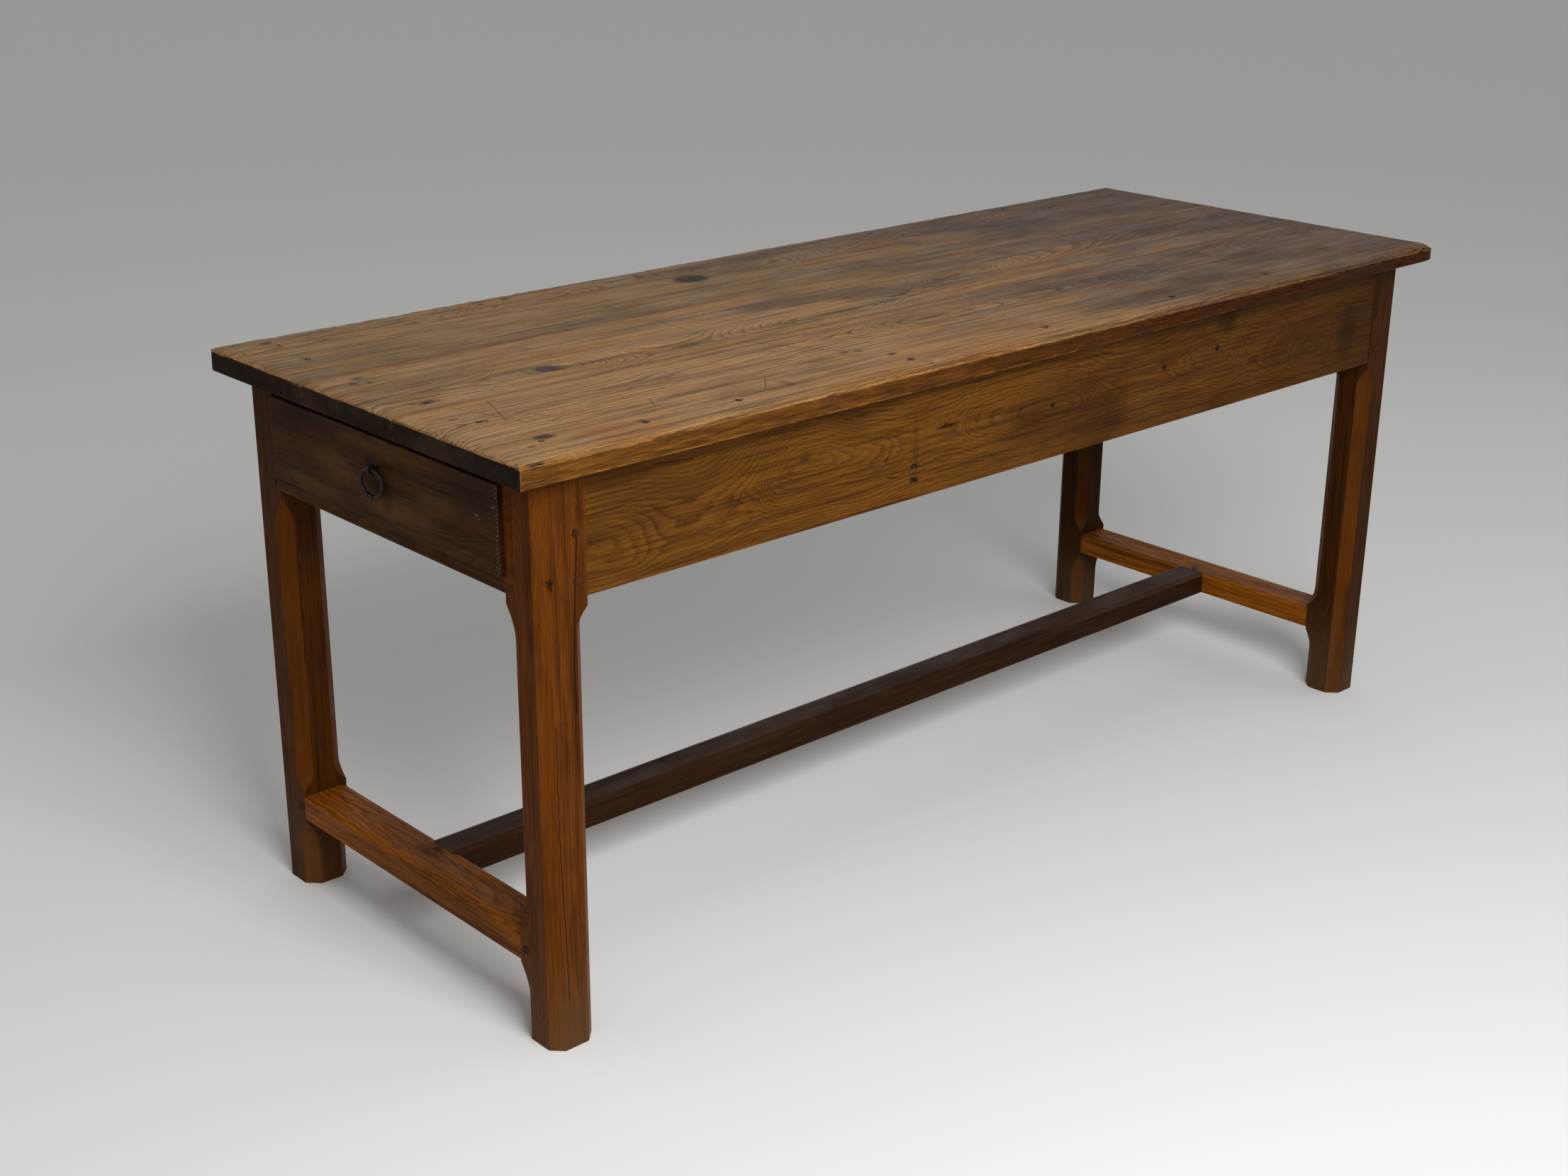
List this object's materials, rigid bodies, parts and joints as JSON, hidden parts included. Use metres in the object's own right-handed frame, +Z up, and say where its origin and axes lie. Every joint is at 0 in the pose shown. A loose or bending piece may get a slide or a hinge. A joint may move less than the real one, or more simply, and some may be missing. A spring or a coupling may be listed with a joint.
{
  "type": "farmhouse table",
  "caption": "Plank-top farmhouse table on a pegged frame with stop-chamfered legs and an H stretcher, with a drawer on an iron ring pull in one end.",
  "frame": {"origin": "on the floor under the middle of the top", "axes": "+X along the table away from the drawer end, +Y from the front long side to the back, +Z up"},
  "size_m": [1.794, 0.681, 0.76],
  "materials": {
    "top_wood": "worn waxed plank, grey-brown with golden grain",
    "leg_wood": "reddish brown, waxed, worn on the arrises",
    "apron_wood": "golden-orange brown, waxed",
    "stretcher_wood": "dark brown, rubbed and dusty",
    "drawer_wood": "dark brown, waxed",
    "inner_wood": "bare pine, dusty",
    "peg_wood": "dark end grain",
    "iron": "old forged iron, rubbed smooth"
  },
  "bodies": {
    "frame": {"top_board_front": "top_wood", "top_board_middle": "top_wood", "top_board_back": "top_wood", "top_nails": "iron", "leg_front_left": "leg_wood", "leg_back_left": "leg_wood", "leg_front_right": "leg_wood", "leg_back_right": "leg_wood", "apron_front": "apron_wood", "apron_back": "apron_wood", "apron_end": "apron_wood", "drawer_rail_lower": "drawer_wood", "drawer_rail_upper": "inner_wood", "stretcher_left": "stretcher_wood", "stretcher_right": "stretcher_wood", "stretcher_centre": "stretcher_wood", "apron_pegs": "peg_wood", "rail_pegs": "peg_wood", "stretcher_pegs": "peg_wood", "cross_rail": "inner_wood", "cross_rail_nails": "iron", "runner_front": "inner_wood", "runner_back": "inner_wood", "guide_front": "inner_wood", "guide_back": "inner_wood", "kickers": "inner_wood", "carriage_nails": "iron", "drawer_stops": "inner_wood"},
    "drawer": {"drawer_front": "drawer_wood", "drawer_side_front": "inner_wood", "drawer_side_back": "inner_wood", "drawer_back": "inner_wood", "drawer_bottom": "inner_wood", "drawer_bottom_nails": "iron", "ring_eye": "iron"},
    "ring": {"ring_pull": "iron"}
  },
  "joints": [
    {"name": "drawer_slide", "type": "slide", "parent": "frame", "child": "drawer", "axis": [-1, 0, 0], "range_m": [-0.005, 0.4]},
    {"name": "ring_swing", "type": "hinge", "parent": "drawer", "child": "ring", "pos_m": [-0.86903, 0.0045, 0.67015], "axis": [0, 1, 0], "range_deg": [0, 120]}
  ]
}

= = = = =

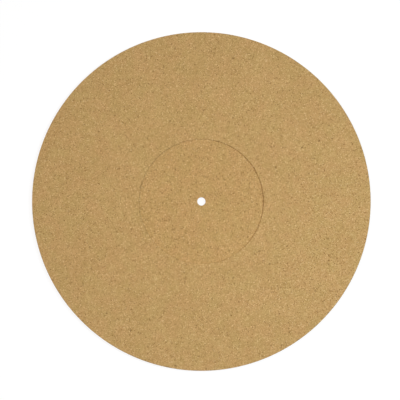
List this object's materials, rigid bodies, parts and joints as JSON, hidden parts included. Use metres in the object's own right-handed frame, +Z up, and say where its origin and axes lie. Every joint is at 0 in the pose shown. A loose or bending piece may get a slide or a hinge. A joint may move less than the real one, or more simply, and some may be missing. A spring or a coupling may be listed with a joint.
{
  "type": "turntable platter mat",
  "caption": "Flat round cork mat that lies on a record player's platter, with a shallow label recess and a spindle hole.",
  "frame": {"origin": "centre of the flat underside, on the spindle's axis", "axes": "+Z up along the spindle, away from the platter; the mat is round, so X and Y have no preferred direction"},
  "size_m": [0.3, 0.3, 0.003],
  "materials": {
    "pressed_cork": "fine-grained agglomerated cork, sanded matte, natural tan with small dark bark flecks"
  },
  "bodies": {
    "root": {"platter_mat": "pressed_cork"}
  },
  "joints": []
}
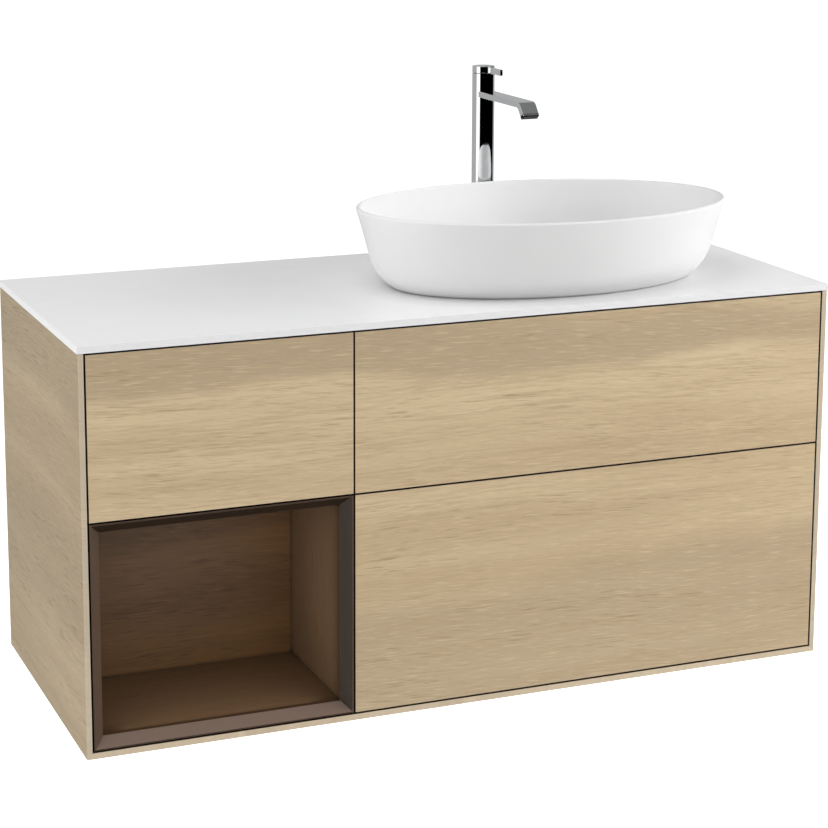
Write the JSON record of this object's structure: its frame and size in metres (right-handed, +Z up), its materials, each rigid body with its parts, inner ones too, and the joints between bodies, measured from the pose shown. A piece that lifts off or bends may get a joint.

= = = = =

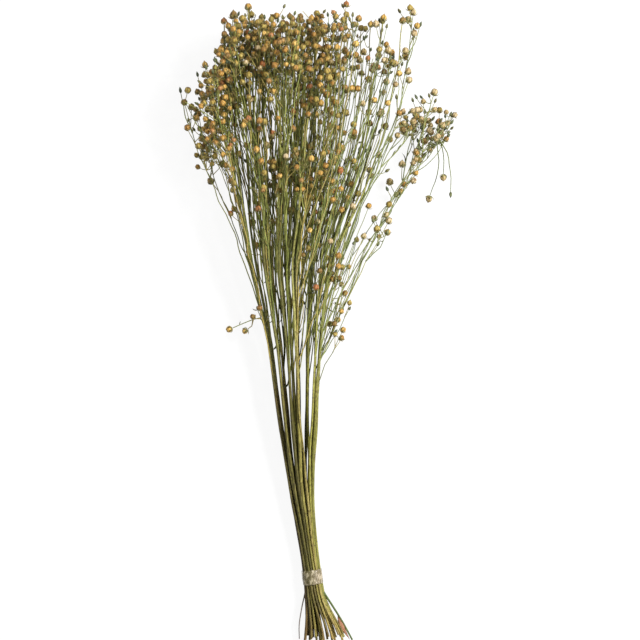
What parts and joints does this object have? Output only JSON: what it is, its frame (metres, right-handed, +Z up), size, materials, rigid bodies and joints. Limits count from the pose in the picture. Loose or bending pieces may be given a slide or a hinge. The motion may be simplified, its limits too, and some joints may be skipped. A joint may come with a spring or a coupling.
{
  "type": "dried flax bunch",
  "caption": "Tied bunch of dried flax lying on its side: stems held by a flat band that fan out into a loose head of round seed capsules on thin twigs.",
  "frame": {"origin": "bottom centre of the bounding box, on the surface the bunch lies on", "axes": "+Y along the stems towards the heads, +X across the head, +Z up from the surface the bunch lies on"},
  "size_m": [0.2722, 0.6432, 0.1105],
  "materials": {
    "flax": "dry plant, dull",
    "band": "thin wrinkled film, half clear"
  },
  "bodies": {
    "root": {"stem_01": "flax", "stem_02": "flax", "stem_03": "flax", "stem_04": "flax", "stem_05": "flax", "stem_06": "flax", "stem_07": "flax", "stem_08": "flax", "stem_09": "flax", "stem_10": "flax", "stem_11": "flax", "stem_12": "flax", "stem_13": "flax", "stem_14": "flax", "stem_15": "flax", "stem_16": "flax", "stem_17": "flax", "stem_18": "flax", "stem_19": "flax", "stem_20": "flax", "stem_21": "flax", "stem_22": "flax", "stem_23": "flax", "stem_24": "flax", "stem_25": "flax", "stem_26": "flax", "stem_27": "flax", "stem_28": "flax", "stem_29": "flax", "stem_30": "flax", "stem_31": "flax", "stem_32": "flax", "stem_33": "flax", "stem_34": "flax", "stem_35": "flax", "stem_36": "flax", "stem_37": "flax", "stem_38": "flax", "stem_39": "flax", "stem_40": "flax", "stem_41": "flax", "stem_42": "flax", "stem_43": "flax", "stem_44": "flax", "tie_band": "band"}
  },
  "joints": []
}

= = = = =

### Given task
Return all lines of the material above in which the word "have" occurs.

### Exercise answer
  "frame": {"origin": "centre of the flat underside, on the spindle's axis", "axes": "+Z up along the spindle, away from the platter; the mat is round, so X and Y have no preferred direction"},
What parts and joints does this object have? Output only JSON: what it is, its frame (metres, right-handed, +Z up), size, materials, rigid bodies and joints. Limits count from the pose in the picture. Loose or bending pieces may be given a slide or a hinge. The motion may be simplified, its limits too, and some joints may be skipped. A joint may come with a spring or a coupling.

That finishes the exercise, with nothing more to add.